_Written problem_: Reply with one number: the count of lines in the data that hold the string "from".

_Recorded information_:
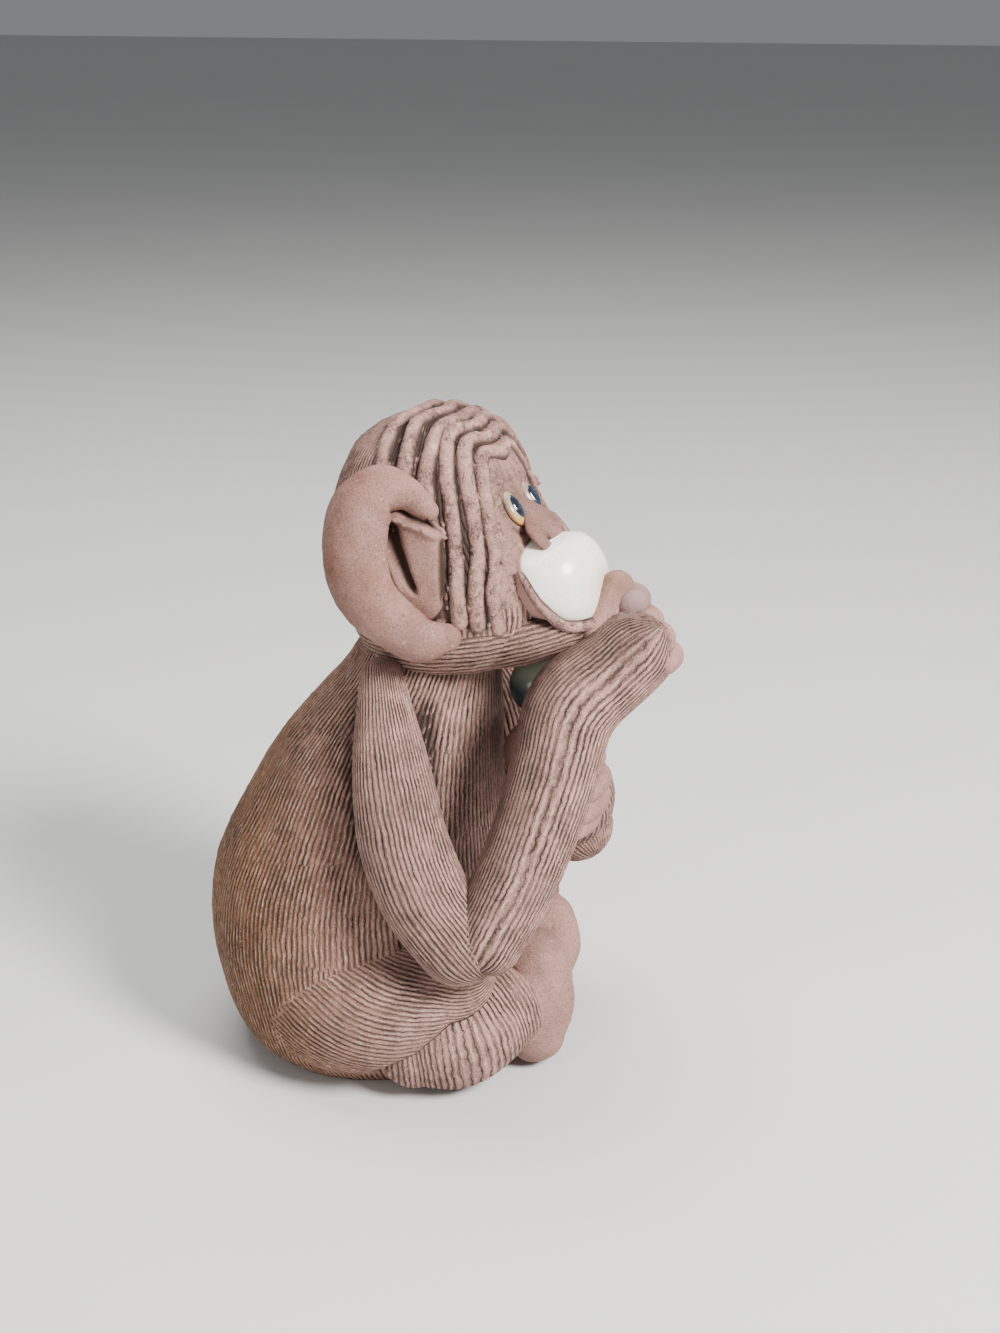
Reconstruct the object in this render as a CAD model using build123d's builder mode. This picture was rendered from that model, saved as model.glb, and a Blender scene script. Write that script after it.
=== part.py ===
from build123d import *
import os
from math import sqrt

# A seated clay monkey, hand built: hollow body and head, with rolled limbs, ears and fingers luted on.
# Millimetres. The monkey faces -Y, its right side is -X, and it stands on Z = 0.
# The origin is the middle of the vent hole on the underside.
# Where two clay pieces meet, the smaller one is cut to the larger one's surface, as luted clay is.

# Body and its closing disc
body_height = 69.0
body_width = 56.0
body_length = 51.0
body_wall = 4.5
disc_thickness = 5.0
vent_diameter = 7.0
neck_vent_diameter = 8.0

# Head, without the nose, the muzzle, the jaw and the rolls of hair
head_height = 38.0
head_width = 34.5
head_length = 35.0
head_wall = 4.0
neck_seat = 6.5
head_forward = 5.0
hair_roll_thickness = 2.5
hair_roll_sink = 0.35

# Face
mask_width = 19.0
mask_height = 22.0
mask_thickness = 9.0
mask_slope = 55
muzzle_width = 20.0
muzzle_length = 16.0
muzzle_height = 15.6
muzzle_rise = -4
jaw_width = 20.0
jaw_length = 26.5
jaw_height = 10.5
jaw_rise = 18
nose_width = 9.6
nose_length = 9.0
nose_flatness_share = 0.26
nose_slope = 32
nostril_diameter = 1.1
nostril_spacing = 3.4
eye_spacing = 6.2
eye_width = 3.6
eye_height = 5.6
eye_thickness = 2.8
pupil_width = 2.2
pupil_height = 3.4
pupil_thickness = 2.0
pupil_lift = 0.5
eye_lift = 0.3

# Ears
ear_height = 26.0
ear_length = 17.0
ear_flare = 4.6
ear_seat = 1.0
ear_rim_thickness = 8.6
ear_rim_flatness_share = 0.78
ear_cup_thickness = 4.4
ear_slit_width = 2.0
ear_slit_length = 9.0

# Arms and hands
upper_arm_thickness = 13.6
forearm_thickness = 11.6
arm_flatness_share = 0.82
hand_length = 16.5
hand_thickness = 10.5
hand_flatness_share = 0.62
thumb_thickness = 4.8
thumb_press = 0.4
finger_thickness = 4.4
left_palm_thickness = 10.8
left_palm_flatness_share = 0.92
left_finger_thickness = 3.6
left_finger_length = 8.0

# Legs and feet
thigh_thickness = 23.0
calf_thickness = 17.0
foot_thickness = 10.6

# Glazed ball that the left hand holds under the chin
ball_diameter = 9.4

# Horizontal sections from the foot up: height, width, length and forward place, as shares of the
# body's or head's own height, width, length and length.
body_section_shares = (
    (0.000, 0.77, 0.81, 0.075),
    (0.030, 0.85, 0.86, 0.080),
    (0.090, 0.94, 0.91, 0.085),
    (0.180, 0.99, 0.94, 0.100),
    (0.290, 1.00, 0.95, 0.120),
    (0.435, 0.93, 0.885, 0.130),
    (0.580, 0.82, 0.77, 0.09),
    (0.725, 0.73, 0.64, 0.03),
    (0.826, 0.63, 0.535, -0.025),
    (0.900, 0.52, 0.45, -0.07),
    (0.957, 0.44, 0.41, -0.098),
    (1.000, 0.40, 0.39, -0.11),
)
head_section_shares = (
    (0.000, 0.40, 0.457, 0.103),
    (0.045, 0.66, 0.657, 0.075),
    (0.120, 0.83, 0.800, 0.046),
    (0.225, 0.945, 0.914, 0.032),
    (0.355, 0.995, 0.957, 0.039),
    (0.510, 1.00, 0.895, 0.085),
    (0.670, 0.96, 0.790, 0.136),
    (0.800, 0.86, 0.690, 0.138),
    (0.905, 0.68, 0.535, 0.139),
    (0.965, 0.46, 0.331, 0.132),
    (0.990, 0.26, 0.160, 0.132),
)

# A clay roll's rounded end: distance past the last station and radius, as shares of the end radius.
round_end_shares = ((0.40, 0.92), (0.72, 0.69), (0.92, 0.38), (0.98, 0.20))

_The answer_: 4